# The problem
Using the data beneath, show every line that includes the word "origin".

# Extracted entries
>>>>
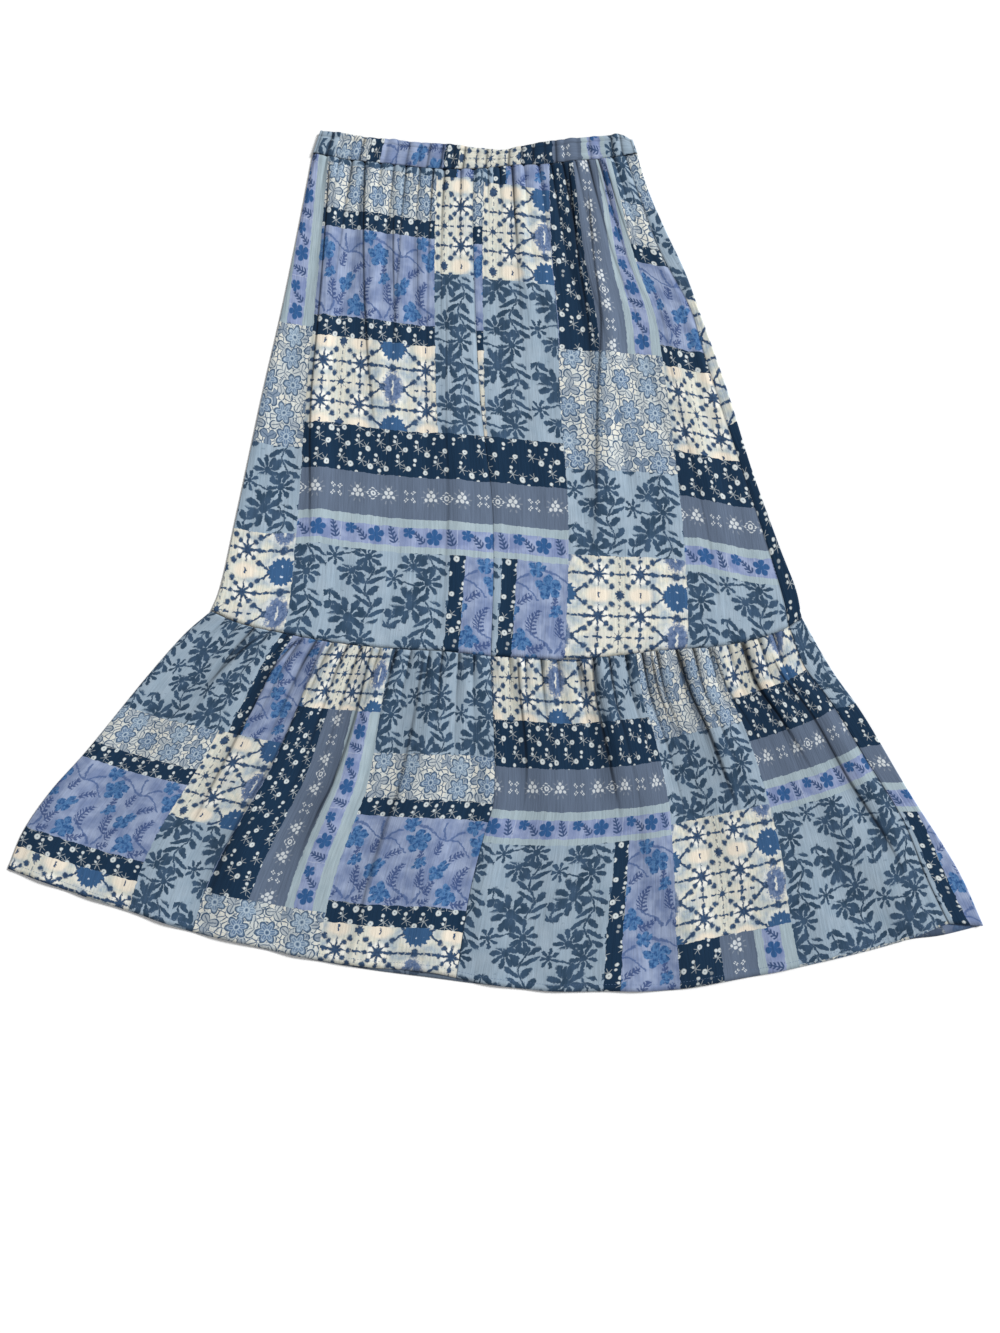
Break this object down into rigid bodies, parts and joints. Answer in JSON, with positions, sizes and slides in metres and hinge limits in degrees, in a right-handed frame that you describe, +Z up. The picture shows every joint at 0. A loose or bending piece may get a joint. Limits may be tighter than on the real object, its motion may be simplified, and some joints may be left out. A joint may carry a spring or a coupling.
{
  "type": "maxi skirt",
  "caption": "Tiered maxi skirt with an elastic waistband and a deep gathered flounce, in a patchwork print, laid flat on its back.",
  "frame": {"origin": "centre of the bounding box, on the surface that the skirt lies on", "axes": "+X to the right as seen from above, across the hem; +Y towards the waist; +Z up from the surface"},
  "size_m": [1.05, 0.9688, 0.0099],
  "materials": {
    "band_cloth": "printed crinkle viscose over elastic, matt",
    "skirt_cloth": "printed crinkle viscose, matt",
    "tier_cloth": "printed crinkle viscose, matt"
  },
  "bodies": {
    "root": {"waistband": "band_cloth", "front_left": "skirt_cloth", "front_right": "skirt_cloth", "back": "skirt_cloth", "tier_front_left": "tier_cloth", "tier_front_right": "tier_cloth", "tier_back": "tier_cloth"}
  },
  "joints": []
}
<<<<
>>>>
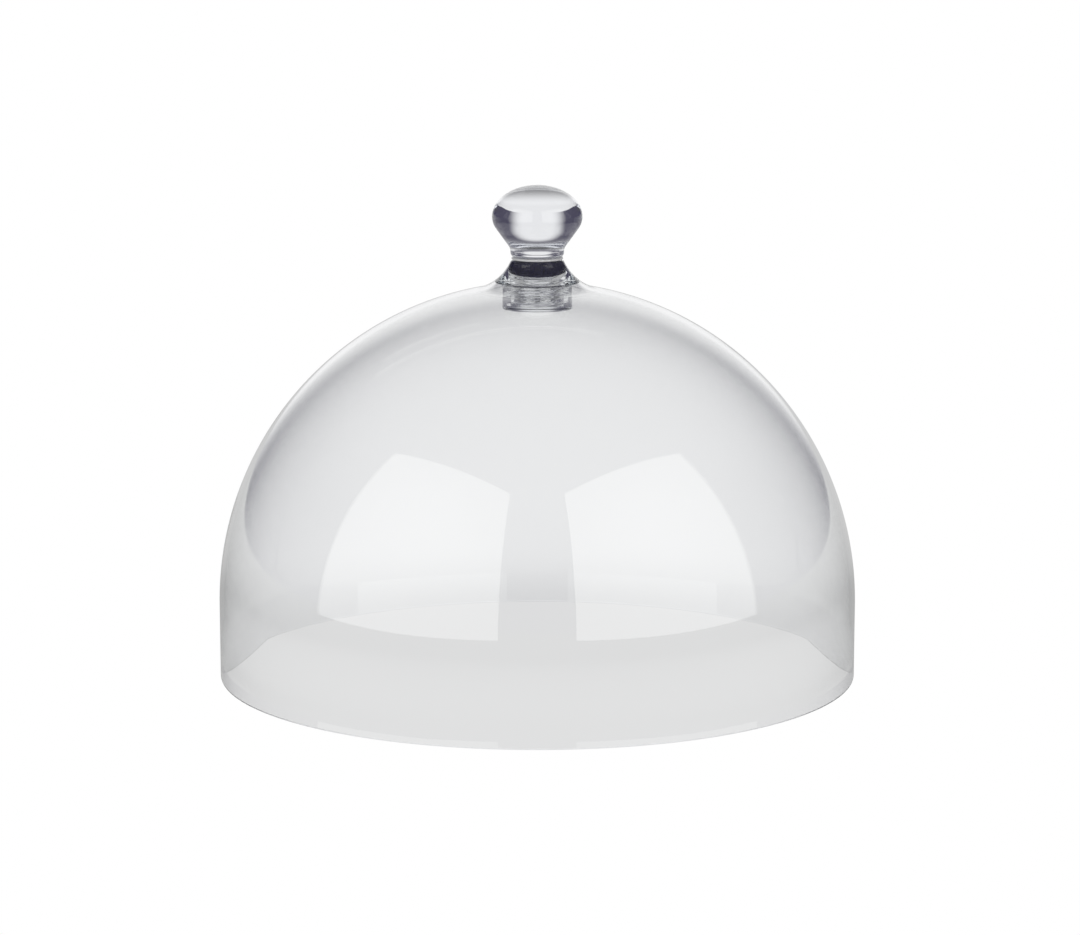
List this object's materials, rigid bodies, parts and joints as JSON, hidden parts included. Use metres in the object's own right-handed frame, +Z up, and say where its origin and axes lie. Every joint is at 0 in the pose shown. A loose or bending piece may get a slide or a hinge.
<<<<
>>>>
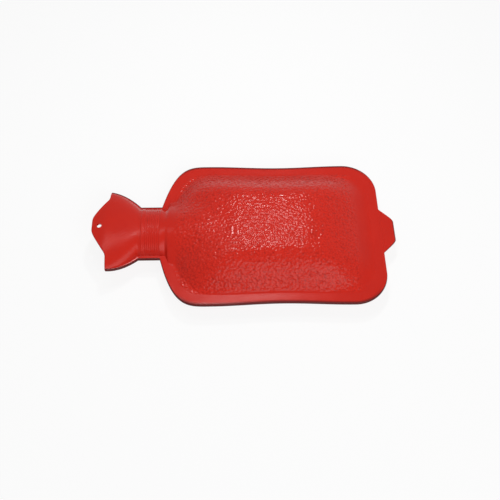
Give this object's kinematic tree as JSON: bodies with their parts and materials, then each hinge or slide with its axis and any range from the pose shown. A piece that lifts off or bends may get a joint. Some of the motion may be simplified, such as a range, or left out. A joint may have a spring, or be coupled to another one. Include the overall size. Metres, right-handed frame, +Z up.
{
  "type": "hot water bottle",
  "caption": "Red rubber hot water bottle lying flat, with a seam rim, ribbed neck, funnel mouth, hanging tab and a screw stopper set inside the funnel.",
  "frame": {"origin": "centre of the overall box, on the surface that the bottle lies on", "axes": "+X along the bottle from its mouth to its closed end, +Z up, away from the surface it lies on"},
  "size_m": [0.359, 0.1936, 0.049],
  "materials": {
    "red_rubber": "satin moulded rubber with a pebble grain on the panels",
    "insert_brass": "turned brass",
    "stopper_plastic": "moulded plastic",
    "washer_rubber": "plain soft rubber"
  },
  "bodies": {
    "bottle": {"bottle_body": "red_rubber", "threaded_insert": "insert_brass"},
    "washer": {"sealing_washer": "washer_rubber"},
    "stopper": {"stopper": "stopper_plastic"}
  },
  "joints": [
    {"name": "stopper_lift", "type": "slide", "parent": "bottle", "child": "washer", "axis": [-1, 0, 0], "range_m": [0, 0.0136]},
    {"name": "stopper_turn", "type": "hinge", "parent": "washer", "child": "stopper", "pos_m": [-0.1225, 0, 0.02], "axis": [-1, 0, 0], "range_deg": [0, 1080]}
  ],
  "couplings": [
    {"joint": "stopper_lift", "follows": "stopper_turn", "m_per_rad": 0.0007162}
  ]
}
<<<<
# Exercise result
  "frame": {"origin": "centre of the bounding box, on the surface that the skirt lies on", "axes": "+X to the right as seen from above, across the hem; +Y towards the waist; +Z up from the surface"},
List this object's materials, rigid bodies, parts and joints as JSON, hidden parts included. Use metres in the object's own right-handed frame, +Z up, and say where its origin and axes lie. Every joint is at 0 in the pose shown. A loose or bending piece may get a slide or a hinge.
  "frame": {"origin": "centre of the overall box, on the surface that the bottle lies on", "axes": "+X along the bottle from its mouth to its closed end, +Z up, away from the surface it lies on"},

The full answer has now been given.